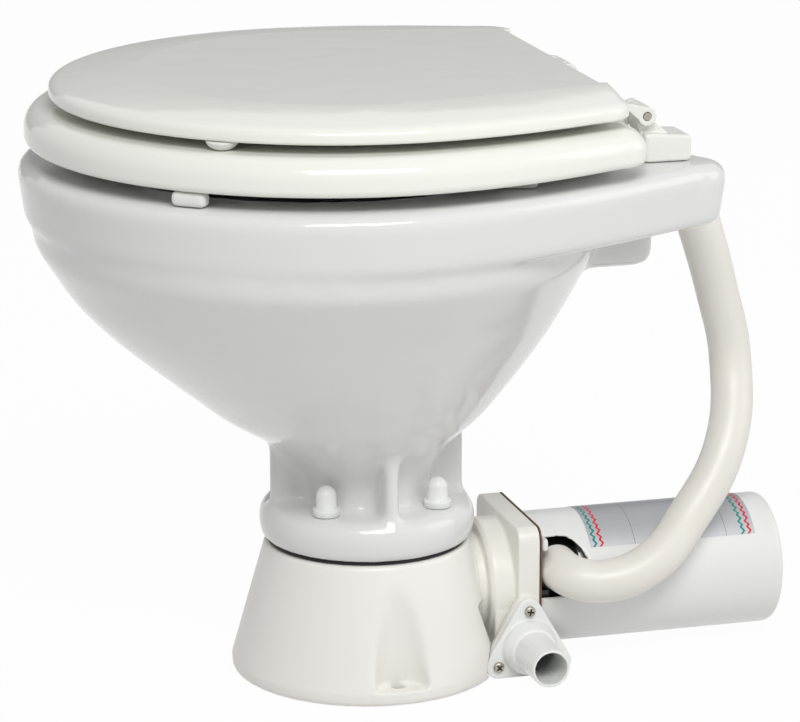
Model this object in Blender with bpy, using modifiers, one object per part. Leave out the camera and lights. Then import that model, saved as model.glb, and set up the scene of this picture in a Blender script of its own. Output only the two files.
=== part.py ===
"""Electric marine toilet: porcelain bowl on a plastic base, macerator pump and motor behind, seat and lid."""

import math

import bmesh
import bpy
from mathutils import Matrix, Vector

# Metres, +Z up. The floor is at zero, the pedestal stands on the Z axis, the front faces -Y.

# Clearance between neighbouring pieces
fit_gap = 0.0003

# Middle point of a rounded edge, as a share of its radius
round_share = 0.3
sharp_angle = math.radians(40.0)

# Rim of the bowl
rim_top = 0.337
rim_height = 0.039
rim_half_width = 0.188
rim_front = 0.1935
rim_widest_y = -0.022
rim_taper_power = 1.5
rim_edge_round = 0.009
rim_draft = 0.0035
rim_front_steps = 14
rim_side_steps = 8
rim_round_shares = ((0.0, 0.0), (0.22, 0.62), (0.56, 0.90), (1.0, 1.0))

# Ears at the back of the rim, one under each hinge
ear_radius = 0.023
ear_x = 0.0895
ear_y = 0.180
shelf_back_y = 0.184
shelf_notch_half_width = 0.045
ear_sweep = math.radians(135.0)

# Bowl shell: height, centre along Y, half length and half width of each outer section
bowl_sections = [
    (0.304, -0.0318, 0.1765, 0.1800),
    (0.285, -0.0315, 0.1745, 0.1780),
    (0.268, -0.0303, 0.1659, 0.1644),
    (0.248, -0.0279, 0.1543, 0.1466),
    (0.229, -0.0239, 0.1401, 0.1310),
    (0.210, -0.0191, 0.1229, 0.1152),
    (0.190, -0.0141, 0.1031, 0.0982),
    (0.170, -0.0094, 0.0819, 0.0800),
    (0.156, -0.0048, 0.0630, 0.0625),
    (0.146, -0.0015, 0.0510, 0.0510),
    (0.138, 0.0000, 0.0445, 0.0445),
    (0.128, 0.0000, 0.0405, 0.0405),
    (0.108, 0.0000, 0.0390, 0.0390),
]
bowl_wall = 0.0088
bowl_steps = 36
hollow_steps = 26
hollow_lead_share = 1 / 3

# Opening of the bowl and the flushing channel under the rim
mouth_centre_y = -0.033
mouth_half_length = 0.138
mouth_half_width = 0.143
lip_wall = 0.006
lip_depth = 0.031
channel_width = 0.014
channel_roof = 0.011
drain_radius = 0.028
drain_top = 0.136

# Rear water inlet chamber under the shelf
chamber_half_width = 0.060
chamber_front_y = 0.090
chamber_back_y = 0.1705
chamber_bottom = 0.2635
chamber_round = 0.010

# Neck ribs and foot flange of the bowl
rib_count = 4
rib_thickness = 0.0090
rib_inset = 0.0020
rib_top = 0.168
flange_overhang = 0.0010
flange_bottom = 0.0884
flange_thickness = 0.0245
flange_bulge = 0.0020
flange_round = 0.0035
gasket_thickness = 0.0022

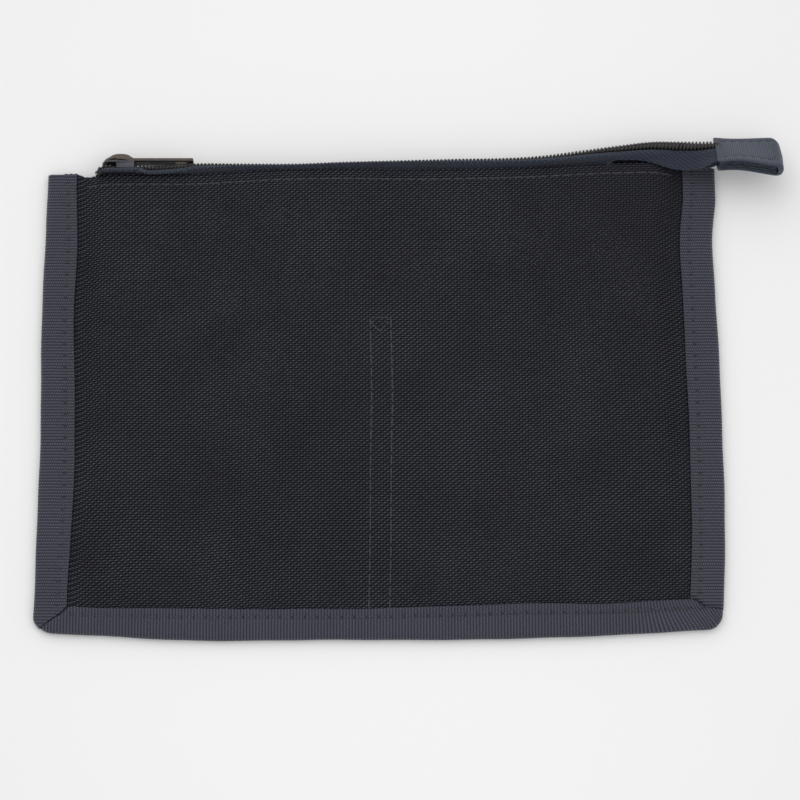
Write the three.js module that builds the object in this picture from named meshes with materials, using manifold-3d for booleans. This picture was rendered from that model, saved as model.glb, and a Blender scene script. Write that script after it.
-----
# PROBLEM REQUIREMENTS:
Restate the records, all of them, precisely as written.

# WRITTEN ANSWER:
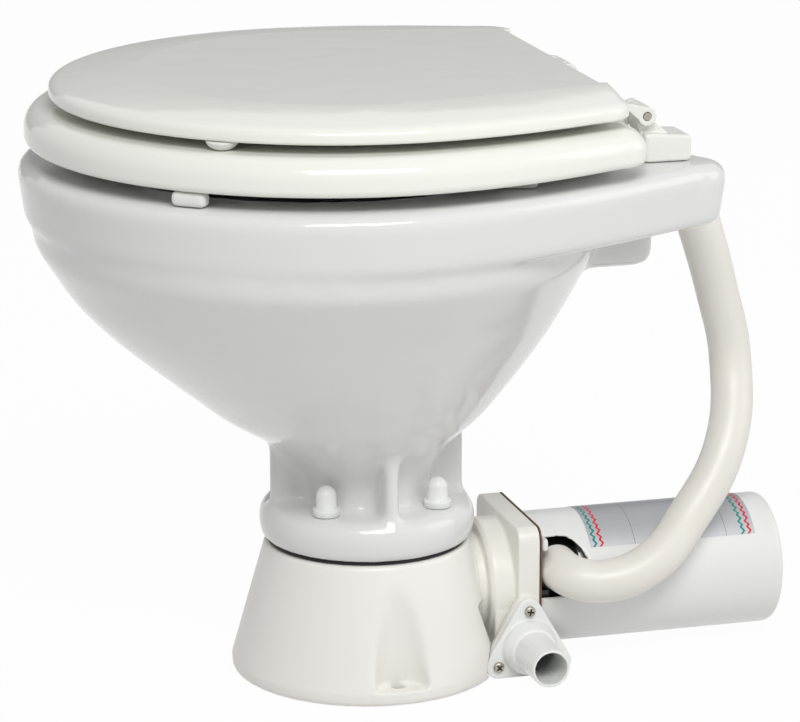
Model this object in Blender with bpy, using modifiers, one object per part. Leave out the camera and lights. Then import that model, saved as model.glb, and set up the scene of this picture in a Blender script of its own. Output only the two files.
=== part.py ===
"""Electric marine toilet: porcelain bowl on a plastic base, macerator pump and motor behind, seat and lid."""

import math

import bmesh
import bpy
from mathutils import Matrix, Vector

# Metres, +Z up. The floor is at zero, the pedestal stands on the Z axis, the front faces -Y.

# Clearance between neighbouring pieces
fit_gap = 0.0003

# Middle point of a rounded edge, as a share of its radius
round_share = 0.3
sharp_angle = math.radians(40.0)

# Rim of the bowl
rim_top = 0.337
rim_height = 0.039
rim_half_width = 0.188
rim_front = 0.1935
rim_widest_y = -0.022
rim_taper_power = 1.5
rim_edge_round = 0.009
rim_draft = 0.0035
rim_front_steps = 14
rim_side_steps = 8
rim_round_shares = ((0.0, 0.0), (0.22, 0.62), (0.56, 0.90), (1.0, 1.0))

# Ears at the back of the rim, one under each hinge
ear_radius = 0.023
ear_x = 0.0895
ear_y = 0.180
shelf_back_y = 0.184
shelf_notch_half_width = 0.045
ear_sweep = math.radians(135.0)

# Bowl shell: height, centre along Y, half length and half width of each outer section
bowl_sections = [
    (0.304, -0.0318, 0.1765, 0.1800),
    (0.285, -0.0315, 0.1745, 0.1780),
    (0.268, -0.0303, 0.1659, 0.1644),
    (0.248, -0.0279, 0.1543, 0.1466),
    (0.229, -0.0239, 0.1401, 0.1310),
    (0.210, -0.0191, 0.1229, 0.1152),
    (0.190, -0.0141, 0.1031, 0.0982),
    (0.170, -0.0094, 0.0819, 0.0800),
    (0.156, -0.0048, 0.0630, 0.0625),
    (0.146, -0.0015, 0.0510, 0.0510),
    (0.138, 0.0000, 0.0445, 0.0445),
    (0.128, 0.0000, 0.0405, 0.0405),
    (0.108, 0.0000, 0.0390, 0.0390),
]
bowl_wall = 0.0088
bowl_steps = 36
hollow_steps = 26
hollow_lead_share = 1 / 3

# Opening of the bowl and the flushing channel under the rim
mouth_centre_y = -0.033
mouth_half_length = 0.138
mouth_half_width = 0.143
lip_wall = 0.006
lip_depth = 0.031
channel_width = 0.014
channel_roof = 0.011
drain_radius = 0.028
drain_top = 0.136

# Rear water inlet chamber under the shelf
chamber_half_width = 0.060
chamber_front_y = 0.090
chamber_back_y = 0.1705
chamber_bottom = 0.2635
chamber_round = 0.010

# Neck ribs and foot flange of the bowl
rib_count = 4
rib_thickness = 0.0090
rib_inset = 0.0020
rib_top = 0.168
flange_overhang = 0.0010
flange_bottom = 0.0884
flange_thickness = 0.0245
flange_bulge = 0.0020
flange_round = 0.0035
gasket_thickness = 0.0022

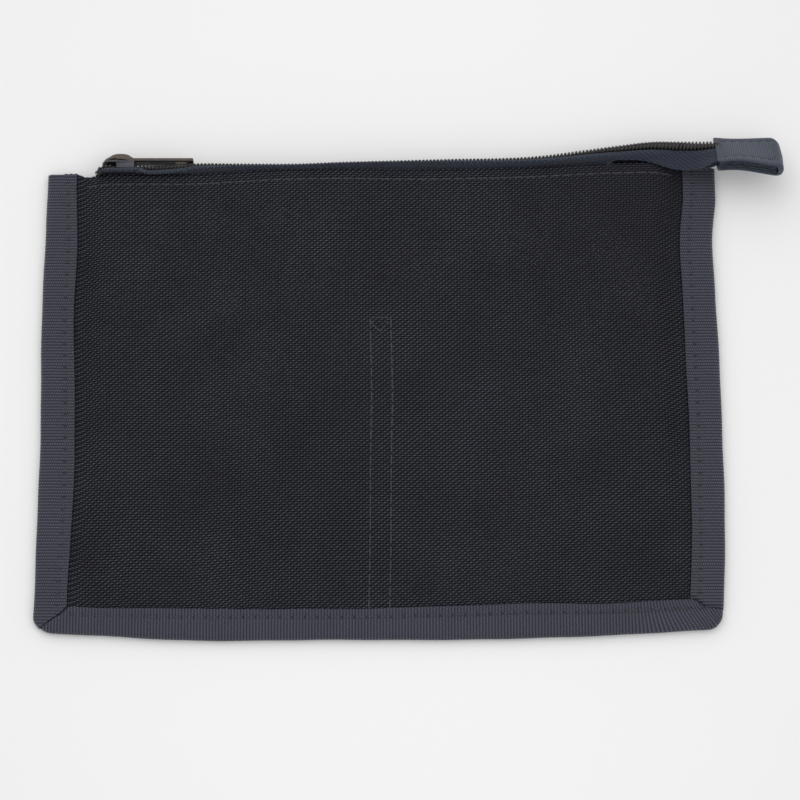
Write the three.js module that builds the object in this picture from named meshes with materials, using manifold-3d for booleans. This picture was rendered from that model, saved as model.glb, and a Blender scene script. Write that script after it.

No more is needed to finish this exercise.